PU’s Fund for Irish Studies Presents James Logenbach on W.B. Yeats
Poet James Longenbach. Photo Credit: Adam Fenster.
Princeton University’s Fund for Irish Studies (FIS) presents a lecture by James Logenbach on W.B. Yeats and his poem, “Nineteen Hundred and Nineteen” on Friday, January 28, the 83rd anniversary of Yeats’ death, at 4:30 p.m. via Zoom webinar.
Princeton University professor and Co-Chair of the Fund for Irish Studies Paul Muldoon will provide a welcome and introduction. The lecture is free and open to the public. Register online at https://arts.princeton.edu/events/fund-for-irish-studies-poet-james-longenbach/.
Logenbach will give an account of William Butler Yeats’ (1865-1939) poem, discussing how it assumed its shape, and, more importantly, the influence of that shape on subsequent long poems written throughout the 20th century. Yeats won the Nobel Prize for Literature in 1923.
“Nineteen Hundred and Nineteen” was part of his first collection of poems published after the Nobel Prize: The Tower (1928). The Tower contains other long poems that contemplate the state of politics in Ireland during the Irish War of Independence, the mortality of man, and the temporariness of the world, such as “Sailing to Byzantium,” “Meditations in Time of Civil War,” and “The Tower.” Like many of the poems in the collection, “Nineteen Hundred and Nineteen” is divided into six parts of unequal length with differing meters and rhyme schemes in each part. Titled after and written about the first year of the Irish War of Independence, the poem grasps at the idealism and nostalgia for “law,” “habits,” and “public opinion” destroyed by war and violence.
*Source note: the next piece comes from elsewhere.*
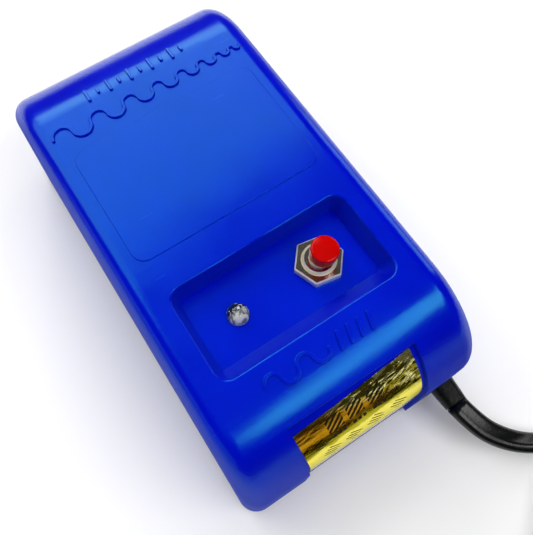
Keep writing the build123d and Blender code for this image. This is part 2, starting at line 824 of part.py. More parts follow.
# ================================================================ where the lead leaves
with BuildPart() as cord_strain_relief:
    with BuildSketch(Plane.XZ.offset(SLEEVE_BACK)):
        with Locations((EXIT_X, EXIT_Z)):
            SlotOverall(7.2, 4.8)
    extrude(amount=HALF_L - 2.8 - SLEEVE_BACK)
    with BuildSketch(Plane.XZ.offset(HALF_L - 2.8)):
        with Locations((EXIT_X, EXIT_Z)):
            SlotOverall(7.2, 4.8)
    with BuildSketch(Plane.XZ.offset(SLEEVE_TIP)):
        with Locations((EXIT_X, EXIT_Z)):
            SlotOverall(6.0, 3.7)
    loft()
    # lips above and below, behind the wall, stop the sleeve from being pulled out
    with BuildSketch(Plane.XZ.offset(HALF_L - 4.6)):
        with Locations((EXIT_X, EXIT_Z)):
            RectangleRounded(5.0, 8.4, 1.2)
    extrude(amount=1.6)
save(cord_strain_relief, "cord_strain_relief")

with BuildPart() as cable_tail:
    with BuildSketch(Plane.XZ.offset(JACKET_END)):
        with Locations((EXIT_X, EXIT_Z)):
            SlotOverall(LEAD_W, LEAD_T)
    extrude(amount=SLEEVE_BACK - JACKET_END)
save(cable_tail, "cable_tail")

# ================================================================ free lead
COIL_FLOOR = COIL_LIFT
COIL_H = 2 * LEAD_W
LAYER_LOW = COIL_FLOOR + LEAD_W / 2
LAYER_HIGH = COIL_FLOOR + 1.5 * LEAD_W


def coil_point(radius, degrees, z):
    """A point on the coil's centre line."""
    return (
        COIL_AT[0] + radius * cos(radians(degrees)),
        COIL_AT[1] + radius * sin(radians(degrees)),
        z,
    )


LEAD_ROUTE = [
    (EXIT_X, -SLEEVE_TIP, EXIT_Z),
    (26.8, -73.6, 8.8),
    (30.8, -80.0, 6.4),
    (37.0, -85.4, 4.3),
    (46.2, -89.8, 3.1),
    (56.0, -93.2, 3.0),
    coil_point(COIL_OUTER, COIL_IN_DEG, LAYER_LOW),
]
out_start = Vector(*coil_point(COIL_OUTER, COIL_OUT_DEG, LAYER_HIGH))
out_way = Vector(-1, 1, 0).normalized()
PLUG_START = Vector(out_start.X, out_start.Y, PLUG_H / 2) + out_way * 21
TAIL_ROUTE = [
    tuple(out_start),
    tuple(out_start + out_way * 7 + Vector(0, 0, -0.5)),
    tuple(out_start + out_way * 14 + Vector(0, 0, -2.2)),
    tuple(PLUG_START),
]


def bend_radii(route):
    """The largest arc that fits each corner: 0.45 of its shorter run."""
    radii = []
    for a, b, c in zip(route, route[1:], route[2:]):
        into = Vector(*b) - Vector(*a)
        out = Vector(*c) - Vector(*b)
        turn = radians(into.get_angle(out))
        radii.append(0.45 * min(into.length, out.length) / tan(turn / 2))
    return radii


def lead_tube(label, route):
    """A plain tube along one uncoiled stretch of the lead."""
    radii = bend_radii(route)
    with BuildPart() as tube:
        with BuildLine() as path:
            FilletPolyline(*route, radius=radii)
        with BuildSketch(Plane(path.line @ 0, z_dir=path.line % 0)):
            Circle(TUBE_R)
        sweep()
    save(tube, label)
    length = sum(edge.length for edge in path.edges())
    print(label, "arc radii", [round(r, 1) for r in radii], "length", round(length, 1))
    print(label, "volume over section x length", round(tube.part.volume / (pi * TUBE_R**2 * length), 4))


lead_tube("power_cord", LEAD_ROUTE)
lead_tube("cord_tail", TAIL_ROUTE)

BUNDLE_IN = COIL_INNER - LEAD_T / 2
BUNDLE_OUT = COIL_OUTER + LEAD_T / 2
with BuildPart() as cord_coil:
    with BuildSketch(Plane.XY.offset(COIL_FLOOR)):
        with Locations(COIL_AT):
            Circle(BUNDLE_OUT)
            Circle(BUNDLE_IN, mode=Mode.SUBTRACT)
    extrude(amount=COIL_H)
    fillet(edges().filter_by(GeomType.CIRCLE), 1.2)
save(cord_coil, "cord_coil")

TIE_T = 0.5
TIE_W = 4.0
TIE_DEG = 150.0
TIE_GAP = 0.06
tie_plane = Plane(
    coil_point((BUNDLE_IN + BUNDLE_OUT) / 2, TIE_DEG, COIL_FLOOR + COIL_H / 2),
    x_dir=(cos(radians(TIE_DEG)), sin(radians(TIE_DEG)), 0),
    z_dir=(-sin(radians(TIE_DEG)), cos(radians(TIE_DEG)), 0),
)
bundle_w = BUNDLE_OUT - BUNDLE_IN + 2 * TIE_GAP
with BuildPart() as cord_tie:
    with BuildSketch(tie_plane):
        RectangleRounded(bundle_w + 2 * TIE_T + 0.3, COIL_H + 2 * TIE_GAP + 2 * TIE_T, 1.2)
        RectangleRounded(bundle_w + 0.3, COIL_H + 2 * TIE_GAP, 0.8, mode=Mode.SUBTRACT)
    extrude(amount=TIE_W / 2, both=True)
save(cord_tie, "cord_tie")

# ================================================================ plug
plug_plane = Plane(PLUG_START, x_dir=(out_way.Y, -out_way.X, 0), z_dir=out_way)
with BuildPart() as plug_body:
    with BuildSketch(plug_plane):
        SlotOverall(7.4, 5.4)
    with BuildSketch(plug_plane.offset(PLUG_NECK)):
        SlotOverall(12.5, 8.2)
    loft()
    with BuildSketch(plug_plane.offset(PLUG_NECK)):
        RectangleRounded(17.0, PLUG_H - 2.5, 3.0)
    with BuildSketch(plug_plane.offset(PLUG_NECK + 6)):
        RectangleRounded(PLUG_W, PLUG_H, 3.4)
    loft()
    with BuildSketch(plug_plane.offset(PLUG_NECK + 6)):
        RectangleRounded(PLUG_W, PLUG_H, 3.4)
    extrude(amount=PLUG_L - 6)
save(plug_body, "plug_body")

blade_l, blade_t, blade_w = BLADE
with BuildPart() as plug_blades:
    with BuildSketch(plug_plane.offset(PLUG_NECK + PLUG_L)):
        with Locations((-BLADE_PITCH / 2, 0), (BLADE_PITCH / 2, 0)):
            Rectangle(blade_t, blade_w)
    extrude(amount=blade_l)
    with BuildSketch(Plane(plug_plane.offset(PLUG_NECK + PLUG_L + blade_l - 4).origin, z_dir=plug_plane.x_dir)):
        Circle(1.5)
    extrude(amount=PLUG_W, both=True, mode=Mode.SUBTRACT)
save(plug_blades, "plug_blades")
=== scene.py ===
import math
import bpy
from mathutils import Matrix, Vector, noise


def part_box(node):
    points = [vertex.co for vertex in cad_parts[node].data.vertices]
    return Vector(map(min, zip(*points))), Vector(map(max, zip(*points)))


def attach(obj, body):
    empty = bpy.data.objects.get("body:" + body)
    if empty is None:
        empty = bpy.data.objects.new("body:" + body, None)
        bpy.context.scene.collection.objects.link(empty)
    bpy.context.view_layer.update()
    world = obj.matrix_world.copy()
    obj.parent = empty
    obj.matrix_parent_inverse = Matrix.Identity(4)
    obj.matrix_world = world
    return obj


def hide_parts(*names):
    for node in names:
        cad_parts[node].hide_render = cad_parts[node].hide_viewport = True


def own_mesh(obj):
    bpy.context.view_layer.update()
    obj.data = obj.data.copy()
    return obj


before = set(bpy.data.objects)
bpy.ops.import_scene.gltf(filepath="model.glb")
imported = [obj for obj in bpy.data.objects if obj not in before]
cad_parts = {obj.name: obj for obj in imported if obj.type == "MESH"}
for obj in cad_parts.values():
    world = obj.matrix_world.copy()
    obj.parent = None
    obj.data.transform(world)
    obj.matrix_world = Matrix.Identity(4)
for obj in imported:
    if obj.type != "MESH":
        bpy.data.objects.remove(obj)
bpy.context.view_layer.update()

MM = 0.001
HOUSING = "housing"

# ---------------------------------------------------------------- camera
SENSOR = 36.0
LENS_SHARE = 1.125  # focal length over sensor width
CAMERA_AT = Vector((-25.4, -62.9, 164.6)) * MM
NEAR_CLIP = 5 * MM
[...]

Logenbach, a poet and literary critic who received his Ph.D. from Princeton University, is the Joseph Henry Gilmore Professor of English at the University of Rochester, where he teaches courses on modern and contemporary American poetry, British and American modernism, James Joyce, Shakespeare, and creative writing. His most recent poetry collections include Forever (W.W. Norton, 2021) and The Lyric Now (University of Chicago, 2020). Logenbach has received awards from the American Academy of Arts and Letters and was a Guggenheim Fellow and a Mellon Fellow.
Information about the Fund for Irish Studies lecture series can be found at fis.princeton.edu. The series will continue virtually through February 11 and will hopefully resume in-person in March. The lecture will be live captioned. Viewers in need of other accommodations are invited to email email@example.com.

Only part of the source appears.